By Marjorie Johnson, J.D.
An employee was judicially and equitably estopped from advancing USERRA claims asserting his employer unlawfully failed to reemploy him in the job he held prior to his deployment (with the same seniority), once he allegedly recovered from his service-connected disability, since he consistently and unequivocally represented that his injuries were permanent. Dismissing his claims on summary judgment, a federal court in Illinois held that his “unexpected recovery” did not reignite his USERRA rights since to allow him to advance his claim would effectively allow him to play “fast and loose” with this court, a prior court, the Veterans Administration (VA) and the Navy’s Physical Evaluation Board (PEB) (Brown v. Con-Way Freight, Inc.
, March 7, 2016, Kendall, V.).
Before his deployment to Iraq in 2006, the employee worked as a driver sales representative (DSR), which entailed loading freight and operating a tractor trailer. In January 2009, he applied for VA benefits due to service-related injuries. The PEB placed him on the temporary disability retired list (TDRL) and the VA began paying him monthly disability benefits for “static” (permanent) disabilities.
In January 2009, he was honorably discharged and requested reemployment. Because his injuries prevented him from performing the DSR job, his employer placed him in a customer service representative (CSR) job and adjusted his seniority. He filed a USERRA lawsuit challenging the lower pay, but alleging that he suffered a “permanent disability” during his military service. However, he lost on summary judgment after the court determined that his employer had met its USERRA obligations.
In mid-2012, he provided the company with a full medical release and requested reinstatement to his DSR position. Because it believed it had met its USERRA obligations, the company told him he would have to apply when a position became available. He did so and was placed in a DSR position in March 2013 with a corresponding change to seniority.
Meanwhile, in February 2013, he submitted a hearing petition to the PEB requesting to be placed on the permanent disability retired list (PDRL).

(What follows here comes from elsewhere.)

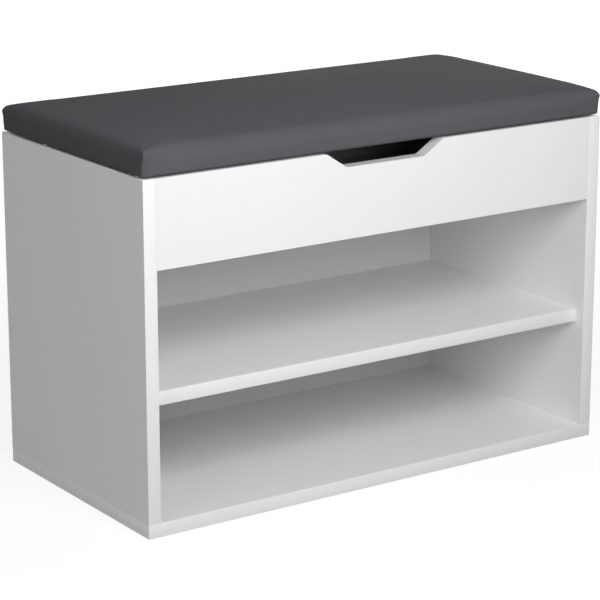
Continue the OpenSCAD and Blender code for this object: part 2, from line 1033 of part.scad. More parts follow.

The PEB concluded that he suffered service-related disabilities that created “a significant impact” on his ability to perform his military duties, including “unable to do prolonged, heavy work overhead,” and assigned him a total disability rating of 20 percent.
The employee could not advance a claim under Section 4313 of USERRA since that section protected service members “at the instant of seeking reemployment” and he was undisputedly reemployed shortly after his honorable discharge. Moreover, he failed to show the “reasonable efforts” language required that the section’s protections reach beyond the moment of reemployment. He clearly represented that his injuries were permanent and the court refused to find that the DOL’s interpretation of USERRA would allow for a situation where an employee can make one representation, rescind that representation, take the exact opposite position, and yet still fall within the scope of the statute’s protections.

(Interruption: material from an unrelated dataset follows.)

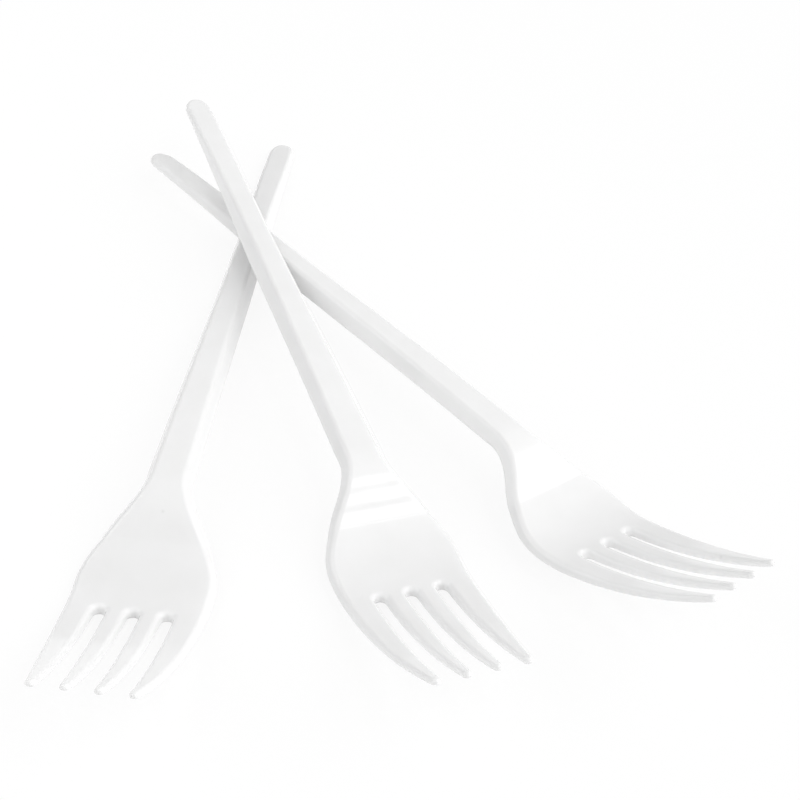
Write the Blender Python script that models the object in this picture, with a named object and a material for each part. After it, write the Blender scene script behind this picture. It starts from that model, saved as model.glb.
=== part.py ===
"""Three white plastic forks that lie across one another.

Each fork is one moulding.  It is drawn first as a flat blank, with s along its
length from the handle's end to the tine tips and y across it.  The blank is then
bent along the side profile, which is a chain of straights and arcs, and every
point keeps its depth below the top face.  Units are metres, +Z is up.
"""
from bisect import bisect_right
from math import atan2, cos, pi, radians, sin, tan

import bmesh
import bpy
from mathutils import Euler, Vector
from mathutils.bvhtree import BVHTree
from mathutils.geometry import delaunay_2d_cdt

# Side profile: lengths along the top face and the slopes between them
HANDLE_TAIL = 0.035
HANDLE_STRAIGHT = 0.045
HANDLE_FRONT = 0.0355
NECK_DROP = 0.012
NECK_SWEEP = 0.0185
TINE_CURVE = 0.029
TAIL_SLOPE = radians(4.2)
HANDLE_SLOPE = radians(1.6)
NECK_SLOPE = radians(-33.5)
BOWL_SLOPE = radians(17.5)
TIP_SLOPE = radians(37.5)

# Widths of the top face
HANDLE_END_WIDTH = 0.0029
NECK_WIDTH = 0.0060
HEAD_WIDTH = 0.0232
TIP_SPAN = 0.0171
FLARE_SETBACK = 0.0015
FLARE_LENGTH = 0.022

# Tines and the slots between them
SLOT_LENGTH = 0.030
SLOT_WIDTH = 0.0026
SLOT_PITCH = 0.0057
TIP_PITCH = 0.0052
TIP_WIDTH = 0.0015

# Walls: the depth of the skirt below the top face and how far it leans outwards
END_DEPTH = 0.0013
MID_DEPTH = 0.0036
NECK_DEPTH = 0.0027
ROOT_DEPTH = 0.0018
TIP_DEPTH = 0.0012
HANDLE_LEAN = 0.0016
HEAD_LEAN = 0.0005
HANDLE_EDGE_RADIUS = 0.0012
TINE_EDGE_RADIUS = 0.0004

# Hollow under the handle and the head
PLATE_THICKNESS = 0.0011
SKIRT_WALL = 0.0012
HOLLOW_MARGIN = 0.004
HOLLOW_CORNER = 0.003
HOLLOW_DRAFT = 0.0002

# How finely the round forms are cut
BEND_STEP = radians(4.5)
ARC_STEPS = 6
EDGE_STEPS = 2
GRID_STEP = 0.003
LONG_STEP = 0.012
SHARP_ANGLE = radians(35.0)

# Triangulation: triangles inside the outer loop, and the distance that counts as one point
INSIDE_ONLY = 1
SAME_POINT = 1e-9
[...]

Nor could he advance his claim that the employer violated his Section 4316(a) rights by refusing to provide him his 2004 seniority rank both when he was reemployed as a CSR in 2009 and when he was medically released in 2012. With regard to his rehire in 2009, the court refused to revisit the prior court’s holding that the employer met its USERRA obligations. Moreover, he was judicially and equitably estopped from asserting his claims as to July 2012.
Finding that he was judicially estopped from claiming that the company violated USERRA by changing his seniority rank in 2012, the court noted it was undisputed that he previously represented his injuries were permanent upon return from service, throughout prior litigation, to the VA in 2009, and to the PEB in 2008 and 2013. His “consistent and unequivocal” representations were that he was not going to recover. While he now contended his “unexpected recovery” should reignite his USERRA rights, to allow him to continue to litigate his claim would effectively allow him to play “fast and loose” with this court, the previous court, the VA, and the PEB.

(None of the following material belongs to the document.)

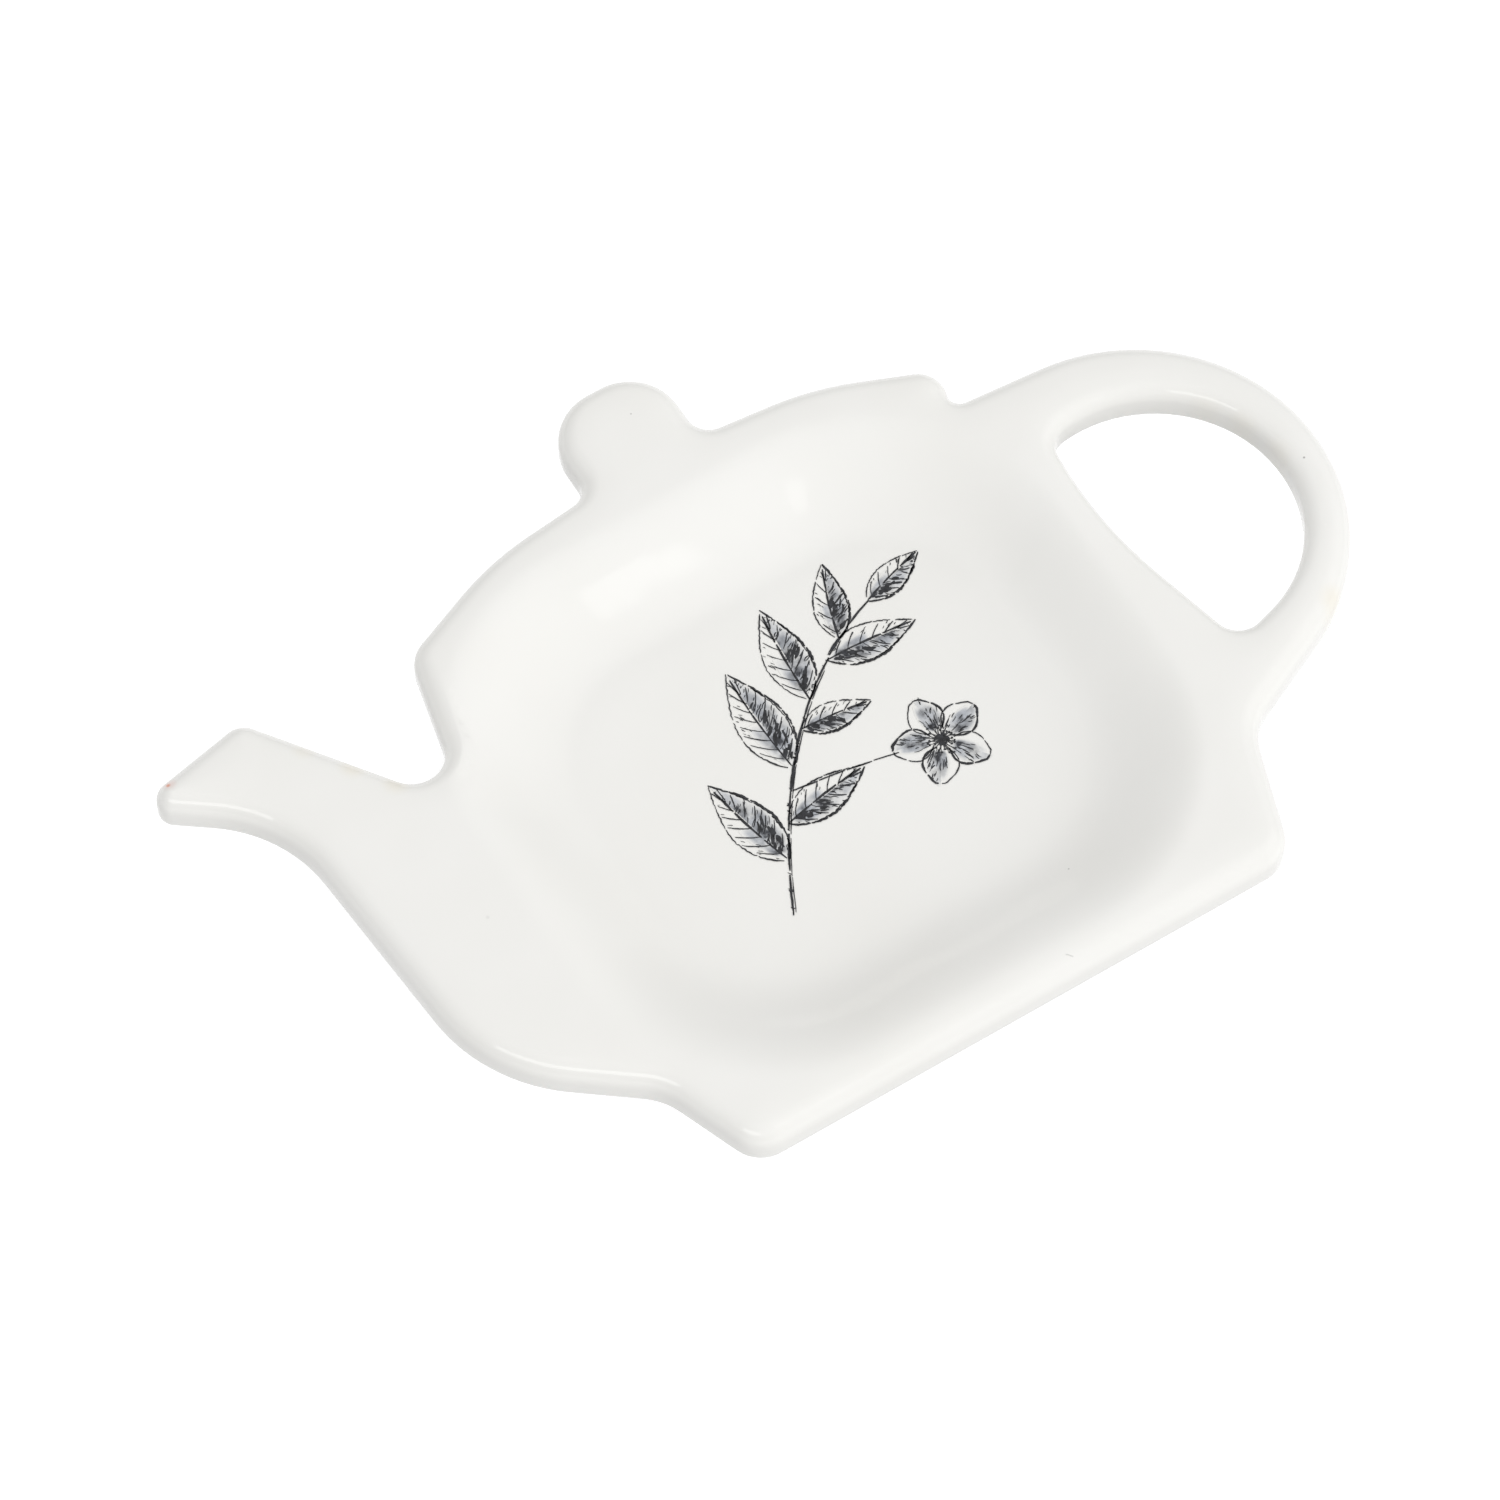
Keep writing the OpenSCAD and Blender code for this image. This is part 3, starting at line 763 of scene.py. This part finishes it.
run, out = sides.outputs["X"], sides.outputs["Y"]
ends = sum_of("MULTIPLY", sum_of("MULTIPLY", run, sum_of("SUBTRACT", 1, run)), 7, clamp=True)
rim_fade = sum_of("MULTIPLY", sum_of("SUBTRACT", 1, out), 2.6, clamp=True)
brushed = wide_noise(nodes, links, place, 0.55, 4, 0.25, 1.25)
soft = sum_of("MULTIPLY", sum_of("MULTIPLY", ends, rim_fade), brushed, clamp=True)
deep = sum_of("MULTIPLY", sum_of("SUBTRACT", 1.05, run), sum_of("SUBTRACT", 1.0, out), clamp=True)
pooled = wide_noise(nodes, links, place, 0.9, 3, -0.6, 2.2)
pool = sum_of("MULTIPLY", sum_of("MULTIPLY", deep, pooled), ends, clamp=True)
screen = nodes.new("ShaderNodeTexVoronoi")
screen.inputs["Scale"].default_value = 5.5
screen.inputs["Randomness"].default_value = 0
links.new(place, screen.inputs["Vector"])
dots = sum_of("MULTIPLY_ADD", screen.outputs["Distance"], -0.35, 1.08)
soft = sum_of("MULTIPLY", soft, dots, clamp=True)
tone = mixed(nodes, links, soft, (0.855, 0.849, 0.821), (0.40, 0.425, 0.47))
tone = mixed(nodes, links, pool, tone, (0.05, 0.053, 0.062))
links.new(tone, surface.inputs["Base Color"])
links.new(wide_noise(nodes, links, place, 0.4, 3, 0.055, 0.085), surface.inputs["Roughness"])
surface.inputs["IOR"].default_value = 1.5
wash_piece = piece_from("print_brush_wash", wash_points, wash_faces, wash,
                        "grey_ink", "print_grey_wash")
patch = wash_piece.data.uv_layers.new(name="patch")
for loop in wash_piece.data.loops:
    patch.data[loop.index].uv = wash_spots[loop.vertex_index]


# The floor is a plain pale table. It shows as white to the camera and in the gloss,
# and keeps a soft shadow under the rim.

# it lies a hair below the tread, so that the two faces don't fight
table_half, table_drop = 3, 0.00005
floor_mesh = bmesh.new()
bmesh.ops.create_grid(floor_mesh, x_segments=2, y_segments=2, size=table_half)
floor_data = bpy.data.meshes.new("table")
floor_mesh.to_mesh(floor_data)
floor_mesh.free()
table = bpy.data.objects.new("table", floor_data)
table.location.z = -table_drop
bpy.context.scene.collection.objects.link(table)
pale, surface, nodes, links = new_material("pale table")
surface.inputs["Roughness"].default_value = 0.9
surface.inputs["Specular IOR Level"].default_value = 0
surface.inputs["Base Color"].default_value = (0.45, 0.45, 0.45, 1)
surface.inputs["Emission Color"].default_value = (1, 1, 1, 1)
path_of_light = nodes.new("ShaderNodeLightPath")
seen = path_of_light.outputs["Is Camera Ray"]
for kind in ("Is Glossy Ray", "Is Transmission Ray"):
    either = nodes.new("ShaderNodeMath")
    either.operation = "MAXIMUM"
    links.new(seen, either.inputs[0])
    links.new(path_of_light.outputs[kind], either.inputs[1])
    seen = either.outputs["Value"]
lift = nodes.new("ShaderNodeMath")
lift.operation = "MULTIPLY"
lift.inputs[1].default_value = 0.8
links.new(seen, lift.inputs[0])
links.new(lift.outputs["Value"], surface.inputs["Emission Strength"])
floor_data.materials.append(pale)


# Plain soft studio light: an even pale room, a small soft box in front that leaves the
# pale streak on the well's far wall, and a wide one at the left for the rim's
# highlights. Dim fills all round lift the walls without showing in the gloss.

world = bpy.data.worlds.new("room")
bpy.context.scene.world = world
world.use_nodes = True
room = world.node_tree.nodes["Background"]
room.inputs["Color"].default_value = (1, 1, 1, 1)
room.inputs["Strength"].default_value = 0.605


def soft_box(name, way, reach, width, height, radiance):
    """A rectangular lamp that faces the dish, its brightness given as radiance."""
    lamp = bpy.data.lights.new(name, "AREA")
    lamp.shape = "RECTANGLE"
    lamp.size, lamp.size_y = width, height
    lamp.energy = radiance * width * height * math.pi
    holder = bpy.data.objects.new(name, lamp)
    bpy.context.scene.collection.objects.link(holder)
    way = Vector(way).normalized()
    holder.location = way * reach
    holder.rotation_euler = way.to_track_quat("Z", "Y").to_euler()
    return holder


def way_to(round_from_front, up):
    """Direction from the dish, in degrees to the right of the front and above the table."""
    a, e = math.radians(round_from_front), math.radians(up)
    return (math.sin(a) * math.cos(e), -math.cos(a) * math.cos(e), math.sin(e))


box_reach, fill_reach = 1.2, 1.6
soft_box("front soft box", way_to(16.5, 47), box_reach, 0.15, 0.17, 1.0)
soft_box("left soft box", way_to(-57, 36), box_reach, 0.8, 0.34, 2.2)
for name, way, radiance in (
        ("front fill", way_to(20, 32), 2.8), ("low front fill", way_to(5, 12), 1.5),
        ("right fill", way_to(90, 14), 1.9), ("high left fill", way_to(-85, 50), 0.3),
        ("back fill", way_to(180, 35), 1.5), ("top fill", way_to(0, 80), 0.5)):
    soft_box(name, way, fill_reach, 1.0, 0.8, radiance).visible_glossy = False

The inconsistencies were most pronounced when considering his representations to the PEB in 2013 when he requested placement on the PDRL, which resulted in its finding that he would be significantly impacted in his ability to perform “prolonged, heavy work overhead.” Yet, in March 2013, he applied to a DSR position, despite the fact that the DSR position often required heavy overhead lifting. Such representations were clearly inconsistent.
The court rejected his assertion that PEB criteria were different than that of the DSR position. A plain reading of his representations indicated that he claimed and was held to be unable to perform heavy overhead tasks in one instance, yet in the other instance claimed to be able to perform such tasks. Moreover, allowing him to continue to litigate his claim would allow him to derive “unfair advantage or impose an unfair detriment” on his employer, which created the CSR position for him after he represented to it that he was permanently injured.
His claim was also equitably estopped since he could not legally represent that he was permanently injured when it benefited him, and then state that same injury was temporary in order to gain another benefit. Since both parties agreed on the permanency of his injury both at the time of rehiring and during his prior litigation, placing additional burdens on the employer (where it already met or exceeded its USERRA obligations) was unreasonable and could discourage employers from reemploying self-proclaimed permanently injured service members, who have any possibility of recovery, for fear of future lawsuits.